En soulignant d’entrée de jeu « l’importance d’une communication ouverte et d’une collaboration dans le partage des informations en lien avec les décisions environnementales prises par Northvolt », mais aussi en insistant sur le désir de transmettre des informations « en toute transparence » et en disant vouloir respecter le droit des participants de « commenter publiquement sur ces questions », l’entreprise fixe des critères définissant ce qui sera considéré comme une « information confidentielle ».
« Dans la présente entente, on entend par informations confidentielles toutes les informations fournies ou divulguées avant ou après la signature de la présente entente, qu’elles soient communiquées par écrit, oralement ou visuellement, et indépendamment de
la forme », qui sont obtenues de Northvolt dans le cadre des « discussions » du comité. Les informations qui sont déjà de nature publique n’en font pas partie.
S’ensuit un long paragraphe précisant ce qui ne peut être divulgué : « Les Informations confidentielles de Northvolt peuvent inclure (sans toutefois s’y limiter) les plans de produits, les conceptions de produits, les données sur les coûts, les prix des produits, les coûts des matières premières, les informations sur les clients, les résultats financiers, les plans de marketing ou stratégiques, les opportunités commerciales, la recherche, le développement, le savoir-faire, le personnel, les spécifications, les processus de fabrication, les dessins, les logiciels, les données, les échantillons et les prototypes préparés, détenus ou appartenant à Northvolt et à l’une de ses sociétés affiliées, où qu’elles se trouvent dans le monde, ainsi que toutes les copies, notes et tous les produits dérivés préparés par la partie réceptrice qui contiennent des informations confidentielles, qu’elles soient ou non spécifiquement identifiées comme étant confidentielles. »

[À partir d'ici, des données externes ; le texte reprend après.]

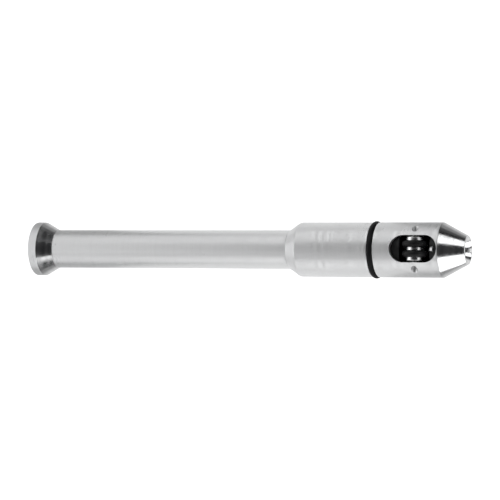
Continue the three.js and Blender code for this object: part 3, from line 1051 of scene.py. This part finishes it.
@dataclass
class Cradle(Assembly):
    """The black insert in the head, and the sprung carriage with its idler.

    Sizes in millimetres, heights from the pen's axis.
    """

    radius: float = 7.8
    start: float = 138.3
    end: float = 160.2
    pocket_half: float = 5.7
    pocket_width: float = 9.9
    guide_bore_r: float = 2.9
    guide_height: float = 1.1
    guide_reach: float = 4.0
    nose_socket_r: float = 5.7
    nose_socket_start: float = 158.3
    shoe_slot_half: float = 1.02
    shoe_slot_reach: float = 7.0
    axle_hole_r: float = 1.2
    pocket_floor: float = -7.1
    carriage_half: float = 3.7
    carriage_width: float = 6.6
    carriage_top: float = 0.75
    carriage_floor: float = -3.45
    carriage_bottom: float = -4.25
    cheek_inside: float = 2.3
    slip: float = 0.3
    idler_r: float = 2.6
    idler_half: float = 2.1
    groove_half: float = 1.2
    idler_bore_r: float = 0.85
    idler_axle_r: float = 0.75
    idler_axle_half: float = 3.2
    travel: float = 2.1
    spring_offset: float = 2.3
    spring_r: float = 0.95
    wire_r: float = 0.175
    spring_turns: float = 3.0

    def build(self) -> None:
        """Makes the cradle's pieces."""
        self.insert()
        self.carriage()
        self.idler()
        for end, sign in (("front", 1), ("rear", -1)):
            self.spring(end, sign)

    def span(self, x: tuple[float, float], y: float, z: tuple[float, float]) -> BMesh:
        """Makes a box in the row frame from stations, a half width and heights in millimetres."""
        origin = self.places.station(0)
        low = origin + Vector((x[0], -y, z[0])) * MM
        high = origin + Vector((x[1], y, z[1])) * MM
        return block(low, high)

    def rod(self, start: float, end: float, radius: float, height: float) -> BMesh:
        """Makes a cylinder along the pen, as a cutter."""
        centre = self.places.station(0) + Vector((0, 0, height * MM))
        return place(cylinder(start, end, radius, 64), centre)

    def pocket(self, back: float, front: float, half: float, floor: float) -> BMesh:
        """Makes a cutter about the roller's station, from a floor up through the insert's top."""
        middle = self.places.roller_station
        return self.span((middle + back, middle + front), half, (floor, self.radius + 2))

    def insert(self) -> None:
        """Black plastic insert with a pocket for the roller and a deeper one for the carriage."""
        s = self
        body = cylinder(s.start, s.end, s.radius, 96, 0.3)
        place(body, self.places.station(0))
        reach = s.radius + 4.2
        hole = cylinder(-reach, reach, s.axle_hole_r, 32)
        place(hole, self.places.roller, Axis.ACROSS)
        cutters = [
            self.pocket(-s.pocket_half, s.pocket_half, s.pocket_width / 2, s.guide_height),
            self.pocket(-s.guide_reach, s.guide_reach, s.carriage_width / 2 + s.slip, s.pocket_floor),
            self.pocket(s.pocket_half - 1, s.shoe_slot_reach, s.shoe_slot_half, s.guide_height),
            hole,
            self.rod(s.start - 1, s.end + 1, s.guide_bore_r, s.guide_height),
            self.rod(s.nose_socket_start, s.end + 1, s.nose_socket_r, 0),
        ]
        bm = carve(body, cutters)
        self.add("roller_cradle", "body", "black_acetal", bm, self.finishes.plastic)

    def carriage(self) -> None:
        """U-shaped carriage that the rod presses down, and the idler's axle in its cheeks."""
        s = self
        middle = self.places.roller_station
        half = s.carriage_width / 2
        reach = s.carriage_half
        body = self.span((middle - reach, middle + reach), half, (s.carriage_bottom, s.carriage_top))
        round_edges(body, sharp_edges(body), 0.2 * MM)
        slot = self.span(
            (middle - reach - 1, middle + reach + 1), s.cheek_inside, (s.carriage_floor, s.carriage_top + 1)
        )
        hole = cylinder(-half - 1, half + 1, s.idler_axle_r + 0.07, 40)
        place(hole, self.places.idler, Axis.ACROSS)
        bm = carve(body, [slot, hole])
        self.add("pressure_carriage", "pressure_carriage", "black_acetal", bm, self.finishes.plastic)
        pin = cylinder(-s.idler_axle_half, s.idler_axle_half, s.idler_axle_r, 40, 0.12)
        place(pin, self.places.idler, Axis.ACROSS)
        self.add("idler_axle", "pressure_carriage", "steel", pin, self.finishes.idler)

    def idler(self) -> None:
        """Steel wheel with a V groove under the rod."""
        s = self
        bm = turn([
            Corner(-s.idler_half, s.idler_bore_r, 0.06),
            Corner(-s.idler_half, s.idler_r, 0.15),
            Corner(-s.groove_half, s.idler_r, 0.08),
            Corner(0, s.idler_r - s.groove_half, 0.12),
            Corner(s.groove_half, s.idler_r, 0.08),
            Corner(s.idler_half, s.idler_r, 0.15),
            Corner(s.idler_half, s.idler_bore_r, 0.06),
        ], 72)
        place(bm, self.places.idler, Axis.ACROSS)
        self.add("idler_wheel", "idler_wheel", "steel", bm, self.finishes.idler)

    def spring(self, end: str, sign: int) -> None:
        """Coil spring from the cradle's floor to the carriage, made at rest: it does not flatten as the
        carriage goes down.
        """
        s = self
        gap = s.wire_r + 0.05
        height = s.carriage_bottom - s.pocket_floor - 2 * gap
        foot = self.places.station(self.places.roller_station + sign * s.spring_offset)
        foot.z += (s.pocket_floor + gap) * MM
        bm = coil(s.spring_r * MM, s.wire_r * MM, height * MM, s.spring_turns)
        shift(bm, foot)
        piece = self.add("pressure_spring_" + end, "body", "spring_steel", bm, self.finishes.wire)
        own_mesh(piece)


# ---------------------------------------------------------------- the studio


@dataclass(frozen=True)
class Panel:
    """A rectangular light. Its radiance is what a mirror in front of it shows."""

    name: str
    centre: Iterable[float]
    direction: Iterable[float]
    size: tuple[float, float]
    radiance: float
    along: Iterable[float] = (1, 0, 0)

    def build(self) -> None:
        """Adds the light. Its direction leads from what it lights to it, and its length runs along."""
        light = bpy.data.lights.new(self.name, "AREA")
        light.shape = "RECTANGLE"
        light.size, light.size_y = self.size
        light.energy = self.radiance * math.pi * self.size[0] * self.size[1]
        along = Vector(self.along)
        back = Vector(self.direction)
        lamp = bpy.data.objects.new(self.name, light)
        lamp.location = self.centre
        lamp.rotation_mode = "QUATERNION"
        lamp.rotation_quaternion = Matrix((along, back.cross(along), back)).transposed().to_quaternion()
        lamp.visible_camera = False
        bpy.context.scene.collection.objects.link(lamp)


@dataclass(frozen=True)
class Softbox:
    """A long soft light beside the pen, from one angle round the pen's axis to another."""

    name: str
    start_deg: float
    end_deg: float
    left: float
    right: float
    radiance: float
    distance: float = 0.6

    def build(self, lean_deg: float) -> None:
        """Adds the light, facing the pen's axis.

        Args:
            lean_deg: how far the camera, from which the angles count, leans from straight up to -Y.
        """
        middle = math.radians((self.start_deg + self.end_deg) / 2 - lean_deg)
        half_width = self.distance * math.tan(math.radians(abs(self.end_deg - self.start_deg) / 2))
        direction = Vector((0, math.sin(middle), math.cos(middle)))
        centre = direction * self.distance + Vector(((self.left + self.right) / 2, 0, 0))
        size = (self.right - self.left, 2 * half_width)
        Panel(self.name, centre, direction, size, self.radiance).build()


@dataclass
class Studio:
    """Camera, floor and lights. A ramp gives two places and the value at each of them."""

    lens: float = 183.3
    distance: float = 0.9408
    swing_deg: float = 20.5
    roll_deg: float = 0.17
    lean_deg: float = 3.2
    look_station: float = 85.98
    rise: float = 0.00019
    softboxes: tuple[Softbox, ...] = (
        Softbox("upper box", 31, 90, -0.24, 0.05, 1.42),
        Softbox("upper box, tail end", 31, 90, -0.6, -0.24, 0.85),
        Softbox("upper box, weak glow", 38, 66, 0.25, 0.42, 0.12),
        Softbox("upper box, nose end", 32.5, 75, 0.42, 0.95, 1.5),
        Softbox("lower box, inner", -42, -12, -0.6, 0.02, 0.45),
        Softbox("lower box", -95, -42, -0.24, 0.05, 1.6),
        Softbox("lower box, tail end", -95, -42, -0.6, -0.24, 0.9),
        Softbox("lower box, middle", -95, -40, 0.19, 0.42, 1.0),
        Softbox("lower box, nose end", -95, -35, 0.42, 0.95, 1.7),
    )
    panels: tuple[Panel, ...] = (
        Panel("tail panel", (-0.25, 0, 0.3), (0, 0, 1), (0.33, 0.28), 0.68),
        Panel("tail wall", (-0.5, 0, 0.27), (-1, 0, 0), (0.6, 0.54), 1.25, (0, 1, 0)),
        Panel("nose wall", (0.6, 0, 0.2), (1, 0, 0), (0.3, 0.36), 0.9, (0, 1, 0)),
        Panel("nose card", (0.34, -0.212, 0.002), (0, 0, -1), (0.5, 0.37), 1.6),
    )
    floor_half: float = 3.0
    floor_gap: float = 0.15
    # floor_pale is the floor's colour to the camera and floor_reflected its darker colour in reflections;
    # glow_seen is the even glow the camera sees, while glow_near, glow_beside and the pool ramps paint
    # pools of light round the pen that show only in reflections and shine on the pen
    floor_pale: Colour = (0.6, 0.6, 0.6, 1.0)
    floor_reflected: Colour = (0.07, 0.07, 0.07, 1.0)
    glow_seen: float = 0.95
    glow_near: Ramp = (0.012, 0.035, 0.7, 0.02)
    glow_beside: Ramp = (0.05, 0.062, 0.2, 0.0)
    pool_slant: float = 0.39
    pool_start: Ramp = (-0.08, -0.06, 0.0, 0.95)
    pool_end: Ramp = (0.05, 0.058, 1.0, 0.0)
    pool_side: Ramp = (0.15, 0.25, 1.0, 0.0)

    def build(self, places: Places) -> None:
        """Sets up everything round the pen."""
        self.camera(places)
        self.floor()
        self.world()
        for box in self.softboxes:
            box.build(self.lean_deg)
        for panel in self.panels:
            panel.build()
        bpy.context.scene.view_settings.view_transform = "Standard"

    def camera(self, places: Places) -> None:
        """Adds the camera, swung towards the nose and nearly overhead."""
        data = bpy.data.cameras.new("camera")
        data.lens = self.lens
        data.sensor_width = 36.0
        data.clip_end = 20.0
        camera = bpy.data.objects.new("camera", data)
        turned = (
            Matrix.Rotation(math.radians(self.lean_deg), 3, "X")
            @ Matrix.Rotation(math.radians(self.roll_deg), 3, "Z")
            @ Matrix.Rotation(math.radians(self.swing_deg), 3, "Y")
        )
        camera.rotation_mode = "QUATERNION"
        camera.rotation_quaternion = turned.to_quaternion()
        camera.location = (
            places.station(self.look_station) + turned @ Vector((0, -self.rise, self.distance))
        )
        bpy.context.scene.collection.objects.link(camera)
        bpy.context.scene.camera = camera

    def floor(self) -> None:
        """Adds a plain pale floor that glows evenly white to the camera; in reflections and as light on the
        pen it is dark, with a painted pool of light glowing under the pen and beside it.
        """
        bm = bmesh.new()
        bmesh.ops.create_grid(bm, x_segments=1, y_segments=1, size=self.floor_half)
        shift(bm, (0, 0, -self.floor_gap * MM))
        floor = new_object("floor", bm)
        material = bpy.data.materials.new("Pale floor with painted light pool")
        material.use_nodes = True
        tree = Tree(material.node_tree)
        shader = material.node_tree.nodes["Principled BSDF"]
        place = tree.node("ShaderNodeTexCoord").outputs["Object"]
        parts = tree.node("ShaderNodeSeparateXYZ", Vector=place).outputs
        across = tree.math("ABSOLUTE", parts["Y"])
        near = tree.span(across, *self.glow_near)
        beside = tree.span(across, *self.glow_beside)
        slanted = tree.math("SUBTRACT", parts["X"], tree.math("MULTIPLY", across, self.pool_slant))
        start = tree.span(slanted, *self.pool_start)
        pool = tree.math("MULTIPLY", start, tree.span(parts["X"], *self.pool_end))
        pool = tree.math("MULTIPLY", pool, tree.span(across, *self.pool_side))
        # painted pool of light round the pen, seen only in reflections and shining on the pen
        lit = tree.math("MAXIMUM", near, tree.math("MAXIMUM", pool, beside))
        seen = tree.node("ShaderNodeLightPath").outputs["Is Camera Ray"]
        glow = tree.node("ShaderNodeMix", {"data_type": "FLOAT"}, Factor=seen, A=lit, B=self.glow_seen)
        tree.feed(shader.inputs["Base Color"], tree.mix(seen, self.floor_reflected, self.floor_pale))
        tree.feed(shader.inputs["Roughness"], 0.9)
        tree.feed(shader.inputs["Specular IOR Level"], 0.1)
        tree.feed(shader.inputs["Emission Color"], (1.0, 1.0, 1.0, 1.0))
        tree.feed(shader.inputs["Emission Strength"], glow.outputs[0])
        floor.data.materials.append(material)

    def world(self) -> None:
        """Makes the room round the lights dark."""
        world = bpy.data.worlds.new("Dark room")
        world.use_nodes = True
        world.node_tree.nodes["Background"].inputs["Color"].default_value = (0.015, 0.015, 0.016, 1.0)
        bpy.context.scene.world = world


def main() -> None:
    """Builds the pen and its studio."""
    logging.basicConfig(level=logging.INFO, format="%(name)s %(message)s")
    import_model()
    places = Places.read()
    Studio().build(places)
    finishes = Finishes(places)
    for part in (Body, Nose, ThumbRoller, Cradle):
        part(places, finishes).build()
        LOG.info("%s built", part.__name__)


if __name__ == "__main__":
    main()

Les membres peuvent toutefois divulguer des informations selon les modalités « prévues » par l’entente, et ce, « après avoir obtenu le consentement écrit préalable de Northvolt ».
De « bonnes pratiques » ?
Northvolt confirme avoir « invité » les membres du comité à signer une « entente de confidentialité » « afin de permettre aux membres d’obtenir un maximum d’informations qui ne seraient pas immédiatement disponibles pour le grand public ».
L’entreprise ajoute que celle-ci fait partie des « bonnes pratiques » déterminées par le gouvernement du Québec et elle assure que ce document « ne limite pas les membres dans leurs commentaires publics sur le projet et/ou à propos de Northvolt, à l’exception des informations confidentielles identifiées par l’accord de confidentialité ».
« Nous avons l’intention de respecter ces bonnes pratiques, qui rappellent par ailleurs que les motifs et les conditions de demandes de confidentialité doivent être établis au préalable par le comité. C’est pourquoi la présente entente a été soumise aux membres pour commentaires d’ici la prochaine rencontre du comité. Nous sommes en attente de leurs retours », explique Northvolt par courriel.
Des critiques
Juriste spécialisé en environnement et professeur retraité du Département des sciences juridiques de l’UQAM, Jean Baril dénonce ce genre de démarche. « Je ne signerais jamais un tel document. C’est vraiment fait pour menotter les citoyens. Je ne vois rien de positif dans cette entente, et mon conseil à quiconque serait le suivant : ne signez pas ce document. Rien ne démontre la volonté de transparence affichée par Northvolt dans les premières lignes de l’entente. »
« Nous ne sommes pas dans le domaine du partage public d’informations. Nous sommes dans le domaine d’un partage d’informations avec un certain nombre de personnes qui se seront engagées à ne pas communiquer d’informations et à ne pas participer à un débat public sous peine de graves conséquences », ajoute-t-il après avoir pris connaissance du document.
Selon lui, l’objectif d’un tel comité n’est pas d’exposer des renseignements confidentiels comme ceux inscrits dans l’entente. Il s’explique donc mal les clauses de confidentialité imposées. « Les citoyens veulent avoir des informations de nature environnementale et sociale. Ils ne recherchent pas des informations de nature commerciale. »
Même son de cloche du côté de Marie-Ève Maillé, médiatrice en environnement spécialisée dans l’évaluation des répercussions sociales et de l’acceptabilité sociale des grands projets. « Cette façon de faire n’est pas de nature à faciliter un lien de confiance avec la communauté. À mon avis, c’est contraire à l’objectif et à l’esprit d’un comité de suivi. »
« C’est un peu une façon d’intimider le citoyen, qui peut se dire : “Je n’ai le droit de parler de rien.” Même le fait qu’une entente existe est confidentiel. Je ne vois donc pas de quoi ils pourraient parler sur la place publique, si ce n’est des informations déjà rendues publiques », souligne Mme Maillé.
La formation du comité a été annoncée au début du mois de février, après l’émergence de plusieurs questions en ce qui a trait à la transparence dans le développement du plus important projet industriel de l’histoire du Québec. Northvolt a alors expliqué par voie de communiqué qu’elle créerait un comité « dont la constitution et les mécanismes de fonctionnement s’inspirent des bonnes pratiques de l’industrie », et ce, afin de mettre « à contribution » les citoyens de la région « dans le suivi des activités de construction et d’opération de Northvolt Six ».
Ce comité compte 21 personnes, dont des citoyens, mais aussi des représentants de l’entreprise et des municipalités de McMasterville et SaintBasile-le-Grand, une membre du Comité action citoyenne Projet Northvolt et deux représentants des chambres de commerce de la région.